In a city where everyone likes to coo about “leaving their heart,” the piece is unintentionally genius. There is just no way it could ever be confused with the cutesy-poo fiberglass hearts strewn about San Francisco, which coddle and infantilize viewers with their saccharine and tourist-friendly inoffensiveness. “The Banker’s Heart” is a testament to callous and determined progress, a granite U-boat plowing a resolute wake through a sea of turf, pressing ever onward, indifferent to any notions of fairness or taste.
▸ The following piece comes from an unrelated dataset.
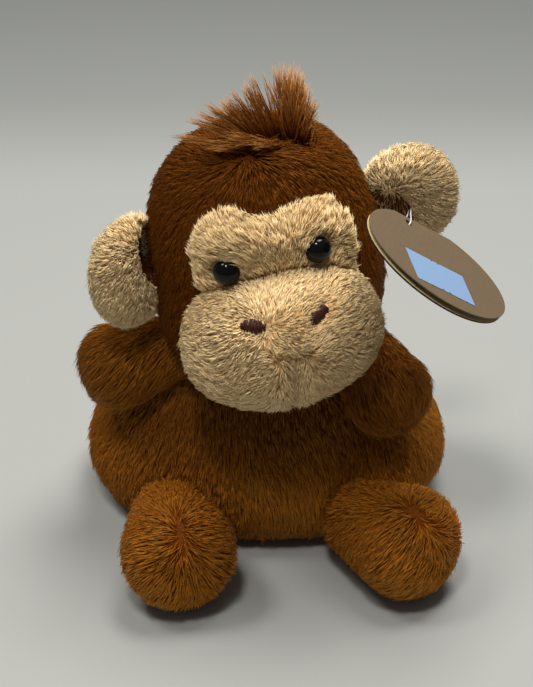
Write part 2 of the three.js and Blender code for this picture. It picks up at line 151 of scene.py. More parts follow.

In many ways, the laws mandating public art parallel the 19th century push for public parks. Frederick Law Olmsted, the father of American landscape architecture, best summed up the benefits of public space in his description of Central Park:
“It is one of the great purposes of the Park to supply to the hundreds of thousands of tired workers, who have no opportunity to spend their summers in the country, a specimen of God’s handiwork that shall be to them, inexpensively, what a month or two in the White Mountains or the Adirondacks is, at great cost, to those in easier circumstances.”
In the same vein, these installations of public art are meant to be enjoyable to all, even and especially by those least able to pay, while charging installation and upkeep to those who can most afford to give. And that’s an idea worth backing, however poorly executed.
Public art is still art, and keeping it public is a good idea. But might I suggest that instead of scouring the Baltic for the finest idiocy money can buy, perhaps developers can take that mandated two percent and fund a few of the savvy artists of Clarion Alley or the rising stars of SFAI ?
Sure, there’s a chance the kids might come up with something cumbersome, embarrassing and downright ugly, but it would be the kind of ugly that fills you with civic pride. The kind that could happen only here. I, for one, feel confident that those artists could do a better job. They certainly couldn’t do any worse.